Muhammad Yunus, 'Banker to the Poor,' Faces Jail Sentence Amid Political Turmoil
Muhammad Yunus

In a surprising turn of events, Nobel Prize winner Muhammad Yunus, renowned as the ‘Banker to the Poor,’ has been sentenced to six months in jail by a Bangladesh court for violating labor laws. Yunus, credited with pioneering microfinance loans to uplift impoverished communities, received bail pending appeal.

The 83-year-old’s relationship with Bangladesh’s Prime Minister Sheikh Hasina, marked by tensions and accusations, adds a political dimension to the case. Yunus, who once contemplated forming a political party, faced scrutiny from Hasina’s government after her return to power in 2009. Accusations ranged from using force to recover loans to violating government regulations.

The recent verdict targets Yunus’ company, Grameen Telecom, holding it guilty of labor law violations. The court sentenced Yunus, serving as chairman, and three other directors to six months in jail. Grameen Telecom, a non-profit founded by Yunus, owns a significant stake in Bangladesh’s largest mobile phone company, Grameenphone.

Yunus is entangled in over 150 cases, including allegations of tax evasion and unauthorized receipt of funds. The mounting legal challenges have prompted global concern, with 160 international figures, including Barack Obama and Ban Ki-moon, denouncing the “continuous judicial harassment” in a joint letter last year.

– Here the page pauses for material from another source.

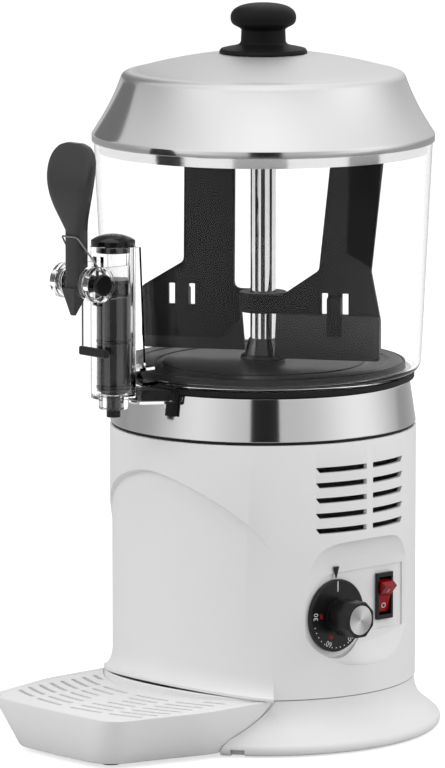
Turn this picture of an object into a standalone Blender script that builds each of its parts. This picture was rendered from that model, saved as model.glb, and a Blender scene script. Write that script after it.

Hasina, responding to international criticism, welcomed experts to assess the legal proceedings against Yunus. Former Amnesty International head Irene Khan labeled Yunus’s conviction a “travesty of justice.” Despite the turmoil, Yunus, granted bail during the appeals process, remains a symbol of social and economic development through initiatives like Grameen Bank, which has lifted millions from poverty by disbursing collateral-free loans.

The case against Yunus reflects a complex interplay of politics and legal challenges, raising questions about the future of microfinance and social entrepreneurship in Bangladesh.